== Given records ==
-----
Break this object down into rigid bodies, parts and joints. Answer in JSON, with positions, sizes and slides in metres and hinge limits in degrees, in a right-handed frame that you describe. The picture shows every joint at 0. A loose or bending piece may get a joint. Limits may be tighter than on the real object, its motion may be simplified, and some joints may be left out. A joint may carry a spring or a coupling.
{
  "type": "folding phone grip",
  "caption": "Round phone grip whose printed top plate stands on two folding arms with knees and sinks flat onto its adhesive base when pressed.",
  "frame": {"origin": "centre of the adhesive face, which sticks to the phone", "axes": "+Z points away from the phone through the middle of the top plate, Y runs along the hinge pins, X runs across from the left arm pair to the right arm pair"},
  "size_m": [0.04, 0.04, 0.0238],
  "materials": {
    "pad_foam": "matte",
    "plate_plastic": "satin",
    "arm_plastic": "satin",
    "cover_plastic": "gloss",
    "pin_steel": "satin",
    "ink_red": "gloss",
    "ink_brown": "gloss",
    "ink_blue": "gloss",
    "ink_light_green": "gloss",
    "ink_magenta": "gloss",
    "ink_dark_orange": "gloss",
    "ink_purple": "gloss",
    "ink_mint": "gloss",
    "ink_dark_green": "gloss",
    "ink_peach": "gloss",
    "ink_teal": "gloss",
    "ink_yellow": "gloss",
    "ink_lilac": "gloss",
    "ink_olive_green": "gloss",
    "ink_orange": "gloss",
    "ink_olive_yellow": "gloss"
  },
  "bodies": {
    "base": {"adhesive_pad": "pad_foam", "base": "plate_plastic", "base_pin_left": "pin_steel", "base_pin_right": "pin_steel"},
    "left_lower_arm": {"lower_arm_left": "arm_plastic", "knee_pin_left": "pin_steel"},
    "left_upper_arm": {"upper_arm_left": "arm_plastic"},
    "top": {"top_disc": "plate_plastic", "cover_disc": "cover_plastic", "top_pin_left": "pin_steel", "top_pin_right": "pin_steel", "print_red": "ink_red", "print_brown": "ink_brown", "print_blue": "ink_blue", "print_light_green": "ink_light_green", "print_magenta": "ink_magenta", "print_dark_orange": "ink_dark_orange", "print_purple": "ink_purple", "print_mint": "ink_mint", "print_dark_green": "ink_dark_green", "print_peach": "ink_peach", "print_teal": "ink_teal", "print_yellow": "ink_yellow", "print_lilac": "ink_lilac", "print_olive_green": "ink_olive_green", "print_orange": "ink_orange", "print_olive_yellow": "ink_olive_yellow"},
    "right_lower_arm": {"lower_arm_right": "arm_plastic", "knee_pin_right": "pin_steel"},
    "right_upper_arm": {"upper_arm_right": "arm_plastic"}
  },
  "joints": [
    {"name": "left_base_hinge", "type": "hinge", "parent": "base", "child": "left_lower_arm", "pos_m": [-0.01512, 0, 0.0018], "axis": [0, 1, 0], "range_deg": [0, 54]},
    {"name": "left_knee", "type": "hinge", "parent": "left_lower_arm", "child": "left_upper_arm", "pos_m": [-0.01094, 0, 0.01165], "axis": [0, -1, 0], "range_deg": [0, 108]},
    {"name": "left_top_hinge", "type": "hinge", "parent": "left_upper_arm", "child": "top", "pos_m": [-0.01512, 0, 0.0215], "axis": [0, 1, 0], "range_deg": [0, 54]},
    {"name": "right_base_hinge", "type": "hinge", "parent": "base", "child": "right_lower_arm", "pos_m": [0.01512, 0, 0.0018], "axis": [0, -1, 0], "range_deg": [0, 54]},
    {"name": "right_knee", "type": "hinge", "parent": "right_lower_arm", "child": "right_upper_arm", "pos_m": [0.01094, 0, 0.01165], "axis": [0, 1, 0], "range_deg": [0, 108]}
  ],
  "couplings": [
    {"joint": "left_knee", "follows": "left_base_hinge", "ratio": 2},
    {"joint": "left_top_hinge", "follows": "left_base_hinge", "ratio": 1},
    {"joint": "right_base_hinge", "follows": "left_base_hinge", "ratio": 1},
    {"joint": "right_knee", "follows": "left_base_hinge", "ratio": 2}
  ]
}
-----
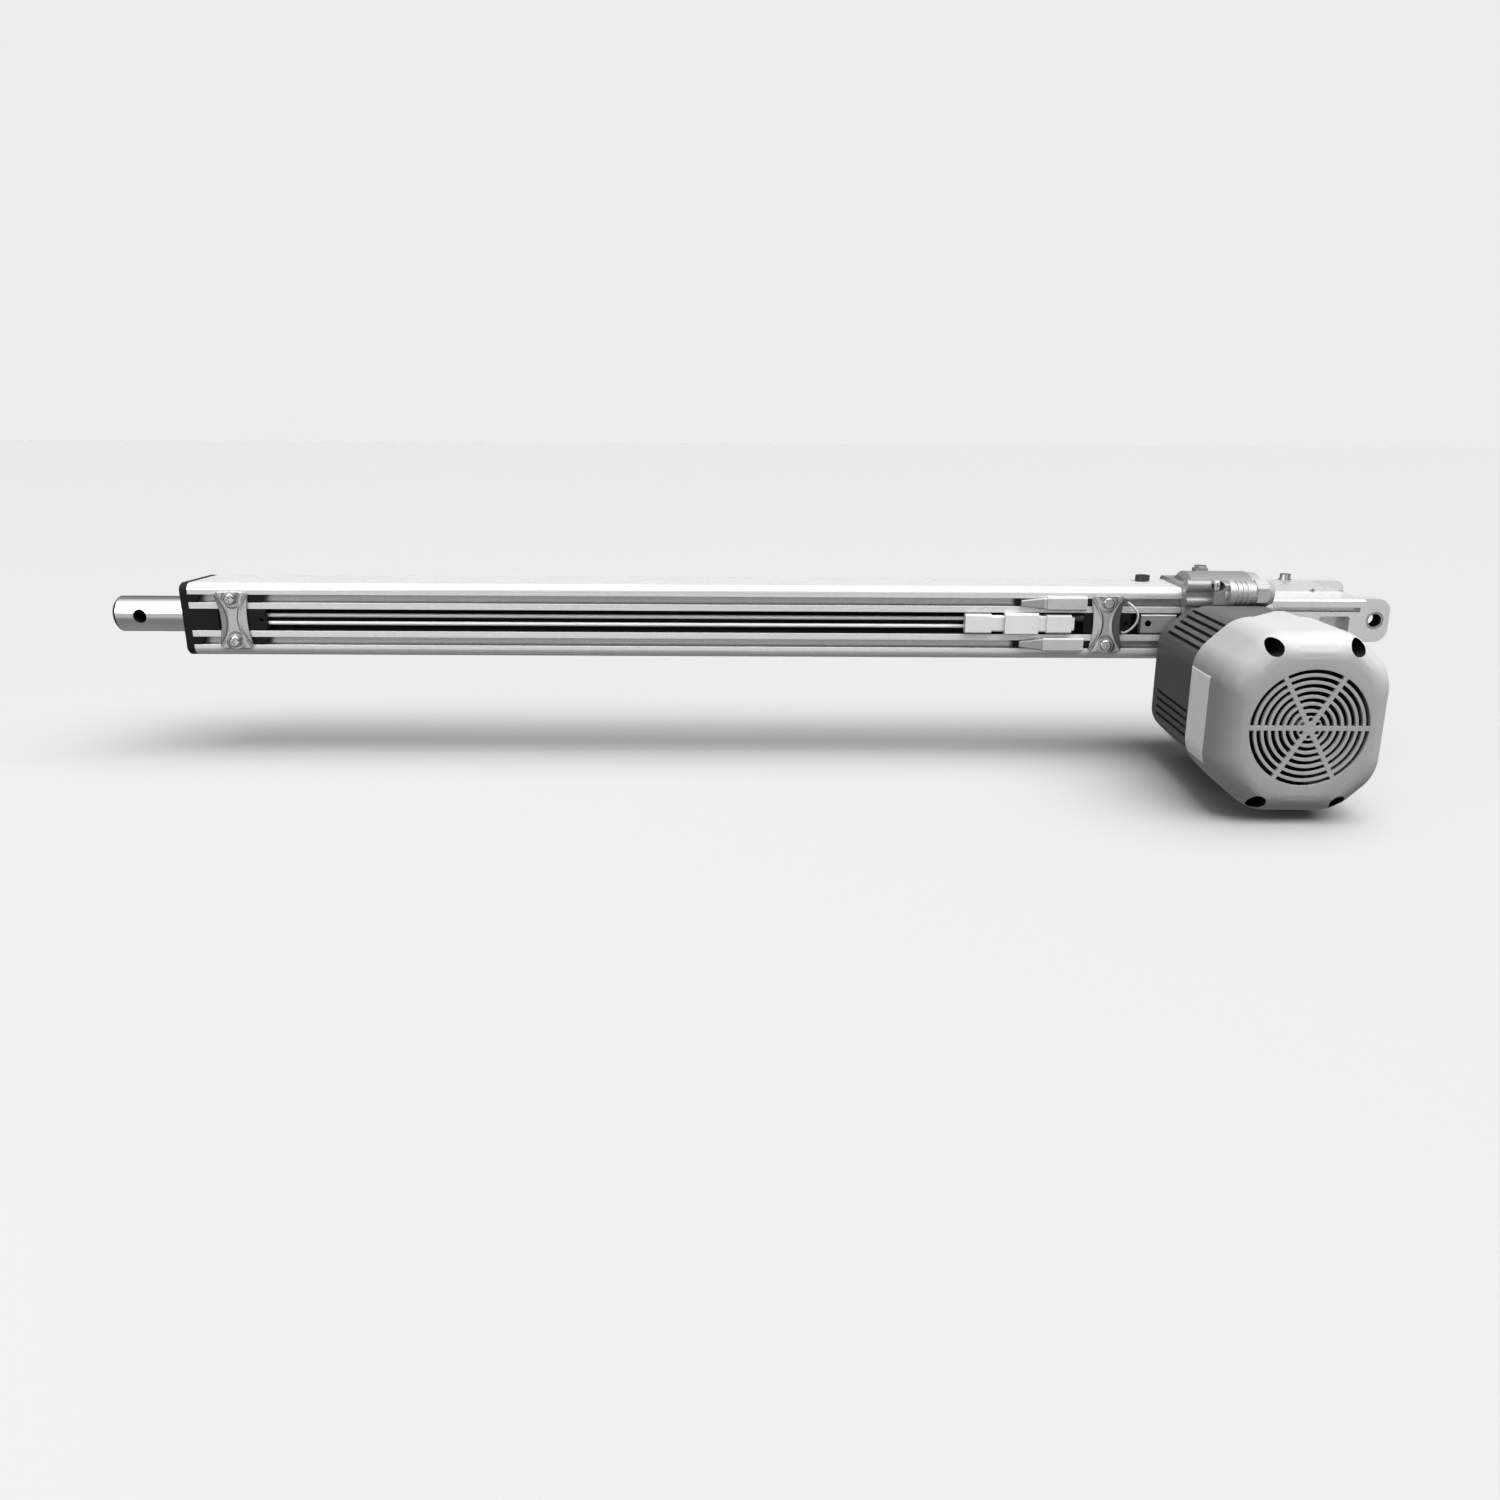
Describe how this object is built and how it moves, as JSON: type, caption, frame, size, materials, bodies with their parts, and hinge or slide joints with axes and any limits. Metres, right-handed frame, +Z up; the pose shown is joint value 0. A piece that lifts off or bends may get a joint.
-----
== Goal of the exercise ==
In the lines above, locate the string "limits". Copy every line where it occurs.

== Exercise answer ==
Break this object down into rigid bodies, parts and joints. Answer in JSON, with positions, sizes and slides in metres and hinge limits in degrees, in a right-handed frame that you describe. The picture shows every joint at 0. A loose or bending piece may get a joint. Limits may be tighter than on the real object, its motion may be simplified, and some joints may be left out. A joint may carry a spring or a coupling.
Describe how this object is built and how it moves, as JSON: type, caption, frame, size, materials, bodies with their parts, and hinge or slide joints with axes and any limits. Metres, right-handed frame, +Z up; the pose shown is joint value 0. A piece that lifts off or bends may get a joint.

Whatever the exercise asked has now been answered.